▶ **Set task**: Reproduce the listing below without any change.
** Begin Material **
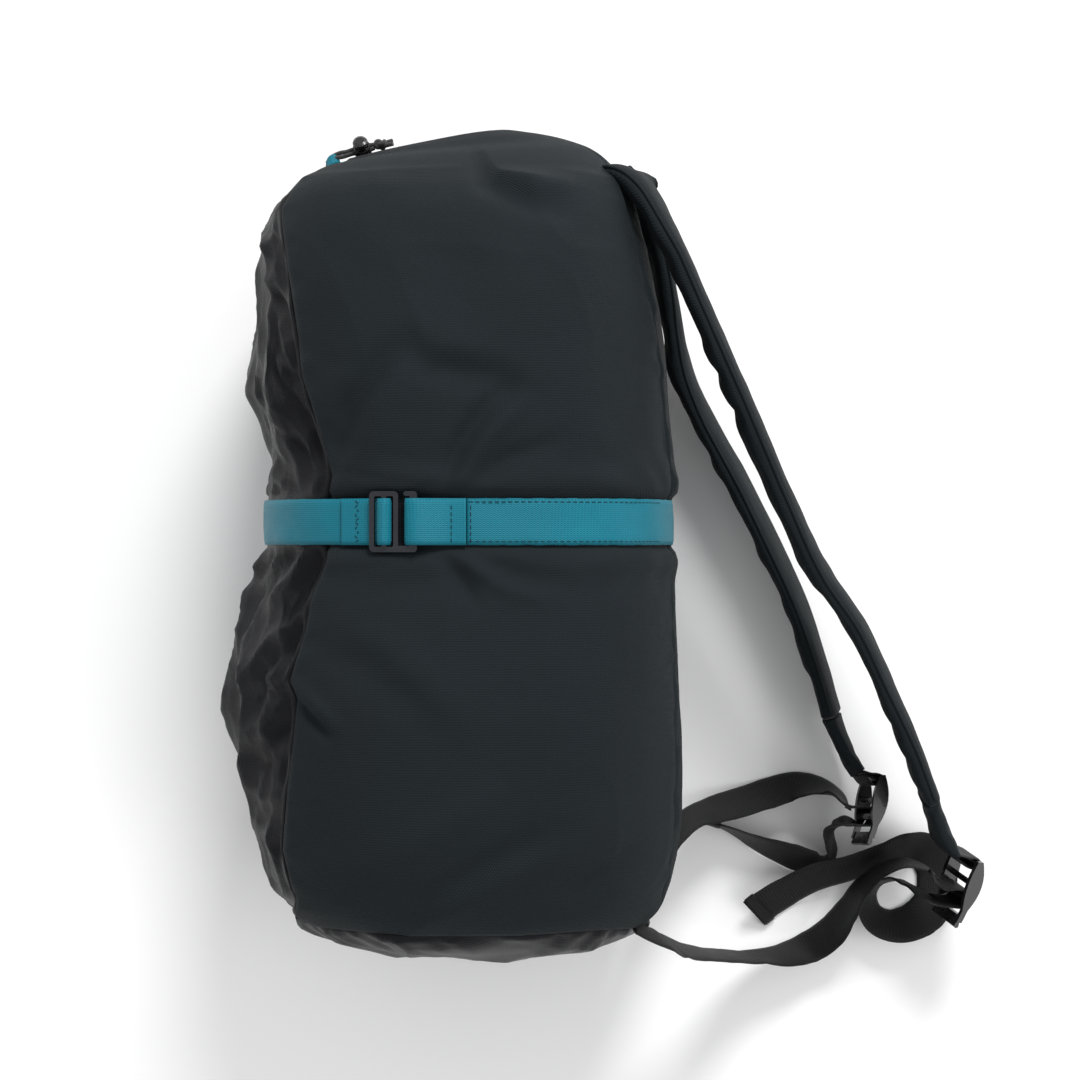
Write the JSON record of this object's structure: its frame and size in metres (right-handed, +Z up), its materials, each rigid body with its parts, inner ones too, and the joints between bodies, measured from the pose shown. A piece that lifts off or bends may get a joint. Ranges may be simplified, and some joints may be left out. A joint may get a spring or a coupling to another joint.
{
  "type": "packable stuff sack backpack",
  "caption": "Stuffed soft sack lying on its side: drawcord mouth with cord lock, webbing compression strap with an open metal hook, padded shoulder straps with ladder-lock adjusters.",
  "frame": {"origin": "on the floor under the middle of the compression strap, at the centre of the rest face of the left panel", "axes": "+X from the front gusset to the back panel and harness, +Y from the bottom to the drawcord mouth, +Z up through the right side panel"},
  "size_m": [0.4486, 0.4969, 0.2383],
  "materials": {
    "ripstop": "matte",
    "thin_nylon": "satin",
    "teal_webbing": "satin",
    "teal_tab": "satin",
    "black_webbing": "satin",
    "tape": "matte",
    "cord": "satin",
    "foam": "matte",
    "hook_metal": "satin",
    "lock_plastic": "satin",
    "spring_steel": "satin"
  },
  "bodies": {
    "sack": {"side_panel_right": "ripstop", "side_panel_left": "ripstop", "front_gusset": "thin_nylon", "back_panel": "ripstop", "bottom_panel": "thin_nylon", "seam_tape_front_right": "tape", "seam_tape_front_left": "tape", "seam_tape_back_right": "tape", "seam_tape_back_left": "tape", "seam_tape_bottom": "tape", "drawcord_channel": "thin_nylon", "drawcord_loop": "cord", "drawcord_tail_a": "cord", "drawcord_tail_b": "cord", "drawcord_knot": "cord", "cord_exit_tab": "teal_tab", "strap_receiving_loop": "teal_webbing", "strap_right_run": "teal_webbing", "strap_front_run": "teal_webbing", "strap_left_run": "teal_webbing", "strap_root_right": "ripstop", "strap_root_left": "ripstop", "adjuster_run_right": "black_webbing", "adjuster_run_left": "black_webbing"},
    "hook_end": {"g_hook": "hook_metal", "strap_hook_fold": "teal_webbing"},
    "cord_lock": {"cord_lock_barrel": "lock_plastic", "cord_lock_spring": "spring_steel"},
    "cord_plunger": {"cord_lock_plunger": "lock_plastic"},
    "shoulder_right": {"shoulder_cover_right": "ripstop", "shoulder_foam_right": "foam", "strap_sleeve_right": "ripstop", "lock_loop_right": "black_webbing", "adjuster_tail_right": "black_webbing"},
    "lock_right": {"ladder_lock_right": "lock_plastic", "adjuster_wrap_right": "black_webbing"},
    "shoulder_left": {"shoulder_cover_left": "ripstop", "shoulder_foam_left": "foam", "strap_sleeve_left": "ripstop", "lock_loop_left": "black_webbing", "adjuster_tail_left": "black_webbing"},
    "lock_left": {"ladder_lock_left": "lock_plastic", "adjuster_wrap_left": "black_webbing"}
  },
  "joints": [
    {"name": "shoulder_right_swing", "type": "hinge", "parent": "sack", "child": "shoulder_right", "pos_m": [0.103, 0.1935, 0.149], "axis": [0, 0, 1], "range_deg": [-2, 12], "deforming": ["strap_root_right", "adjuster_run_right", "adjuster_tail_right"]},
    {"name": "lock_right_tilt", "type": "hinge", "parent": "shoulder_right", "child": "lock_right", "pos_m": [0.31, -0.2025, 0.046], "axis": [0.3079, -0.2061, 0.9288], "range_deg": [-10, 10], "deforming": ["adjuster_tail_right", "adjuster_run_right"]},
    {"name": "shoulder_left_swing", "type": "hinge", "parent": "sack", "child": "shoulder_left", "pos_m": [0.105, 0.1926, 0.0735], "axis": [0, 0, 1], "range_deg": [-6, 2], "deforming": ["strap_root_left", "adjuster_run_left", "adjuster_tail_left"]},
    {"name": "lock_left_tilt", "type": "hinge", "parent": "shoulder_left", "child": "lock_left", "pos_m": [0.255, -0.1565, 0.03], "axis": [0.2141, 0.1113, 0.9705], "range_deg": [-10, 10], "deforming": ["adjuster_tail_left", "adjuster_run_left"]},
    {"name": "hook_release", "type": "slide", "parent": "sack", "child": "hook_end", "axis": [0, -0.9121, 0.41], "range_m": [0, 0.03], "deforming": ["strap_receiving_loop", "strap_front_run"]},
    {"name": "cord_lock_slide", "type": "slide", "parent": "sack", "child": "cord_lock", "axis": [0.9659, 0.259, 0], "range_m": [-0.006, 0.0015]},
    {"name": "plunger_press", "type": "slide", "parent": "cord_lock", "child": "cord_plunger", "axis": [-0.13, 0.483, 0.8659], "range_m": [-0.0024, 0], "stiffness_N_per_m": 300, "springref_m": 0.003, "deforming": ["cord_lock_spring"]}
  ]
}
** End Material **
▶ **Exercise result**:
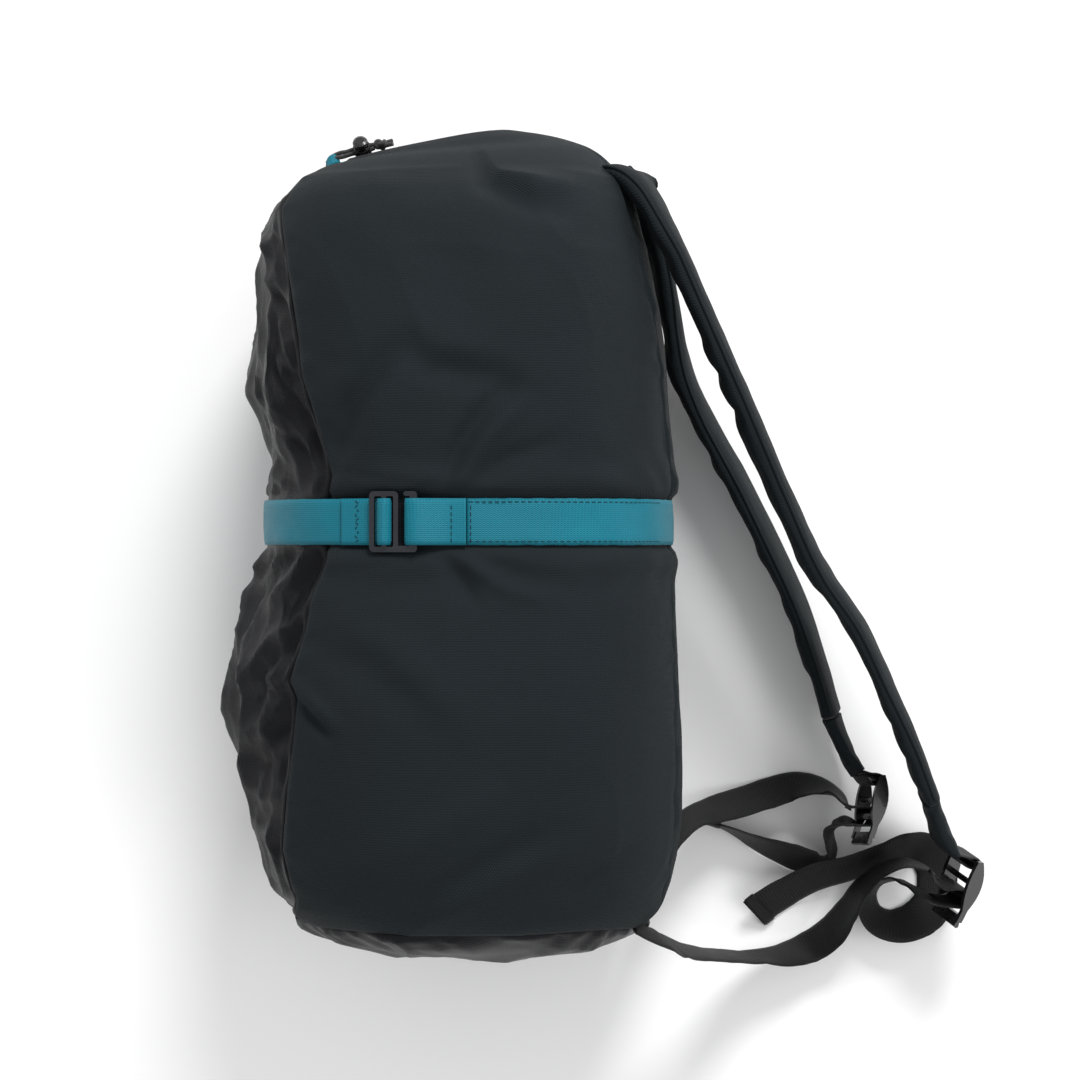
Write the JSON record of this object's structure: its frame and size in metres (right-handed, +Z up), its materials, each rigid body with its parts, inner ones too, and the joints between bodies, measured from the pose shown. A piece that lifts off or bends may get a joint. Ranges may be simplified, and some joints may be left out. A joint may get a spring or a coupling to another joint.
{
  "type": "packable stuff sack backpack",
  "caption": "Stuffed soft sack lying on its side: drawcord mouth with cord lock, webbing compression strap with an open metal hook, padded shoulder straps with ladder-lock adjusters.",
  "frame": {"origin": "on the floor under the middle of the compression strap, at the centre of the rest face of the left panel", "axes": "+X from the front gusset to the back panel and harness, +Y from the bottom to the drawcord mouth, +Z up through the right side panel"},
  "size_m": [0.4486, 0.4969, 0.2383],
  "materials": {
    "ripstop": "matte",
    "thin_nylon": "satin",
    "teal_webbing": "satin",
    "teal_tab": "satin",
    "black_webbing": "satin",
    "tape": "matte",
    "cord": "satin",
    "foam": "matte",
    "hook_metal": "satin",
    "lock_plastic": "satin",
    "spring_steel": "satin"
  },
  "bodies": {
    "sack": {"side_panel_right": "ripstop", "side_panel_left": "ripstop", "front_gusset": "thin_nylon", "back_panel": "ripstop", "bottom_panel": "thin_nylon", "seam_tape_front_right": "tape", "seam_tape_front_left": "tape", "seam_tape_back_right": "tape", "seam_tape_back_left": "tape", "seam_tape_bottom": "tape", "drawcord_channel": "thin_nylon", "drawcord_loop": "cord", "drawcord_tail_a": "cord", "drawcord_tail_b": "cord", "drawcord_knot": "cord", "cord_exit_tab": "teal_tab", "strap_receiving_loop": "teal_webbing", "strap_right_run": "teal_webbing", "strap_front_run": "teal_webbing", "strap_left_run": "teal_webbing", "strap_root_right": "ripstop", "strap_root_left": "ripstop", "adjuster_run_right": "black_webbing", "adjuster_run_left": "black_webbing"},
    "hook_end": {"g_hook": "hook_metal", "strap_hook_fold": "teal_webbing"},
    "cord_lock": {"cord_lock_barrel": "lock_plastic", "cord_lock_spring": "spring_steel"},
    "cord_plunger": {"cord_lock_plunger": "lock_plastic"},
    "shoulder_right": {"shoulder_cover_right": "ripstop", "shoulder_foam_right": "foam", "strap_sleeve_right": "ripstop", "lock_loop_right": "black_webbing", "adjuster_tail_right": "black_webbing"},
    "lock_right": {"ladder_lock_right": "lock_plastic", "adjuster_wrap_right": "black_webbing"},
    "shoulder_left": {"shoulder_cover_left": "ripstop", "shoulder_foam_left": "foam", "strap_sleeve_left": "ripstop", "lock_loop_left": "black_webbing", "adjuster_tail_left": "black_webbing"},
    "lock_left": {"ladder_lock_left": "lock_plastic", "adjuster_wrap_left": "black_webbing"}
  },
  "joints": [
    {"name": "shoulder_right_swing", "type": "hinge", "parent": "sack", "child": "shoulder_right", "pos_m": [0.103, 0.1935, 0.149], "axis": [0, 0, 1], "range_deg": [-2, 12], "deforming": ["strap_root_right", "adjuster_run_right", "adjuster_tail_right"]},
    {"name": "lock_right_tilt", "type": "hinge", "parent": "shoulder_right", "child": "lock_right", "pos_m": [0.31, -0.2025, 0.046], "axis": [0.3079, -0.2061, 0.9288], "range_deg": [-10, 10], "deforming": ["adjuster_tail_right", "adjuster_run_right"]},
    {"name": "shoulder_left_swing", "type": "hinge", "parent": "sack", "child": "shoulder_left", "pos_m": [0.105, 0.1926, 0.0735], "axis": [0, 0, 1], "range_deg": [-6, 2], "deforming": ["strap_root_left", "adjuster_run_left", "adjuster_tail_left"]},
    {"name": "lock_left_tilt", "type": "hinge", "parent": "shoulder_left", "child": "lock_left", "pos_m": [0.255, -0.1565, 0.03], "axis": [0.2141, 0.1113, 0.9705], "range_deg": [-10, 10], "deforming": ["adjuster_tail_left", "adjuster_run_left"]},
    {"name": "hook_release", "type": "slide", "parent": "sack", "child": "hook_end", "axis": [0, -0.9121, 0.41], "range_m": [0, 0.03], "deforming": ["strap_receiving_loop", "strap_front_run"]},
    {"name": "cord_lock_slide", "type": "slide", "parent": "sack", "child": "cord_lock", "axis": [0.9659, 0.259, 0], "range_m": [-0.006, 0.0015]},
    {"name": "plunger_press", "type": "slide", "parent": "cord_lock", "child": "cord_plunger", "axis": [-0.13, 0.483, 0.8659], "range_m": [-0.0024, 0], "stiffness_N_per_m": 300, "springref_m": 0.003, "deforming": ["cord_lock_spring"]}
  ]
}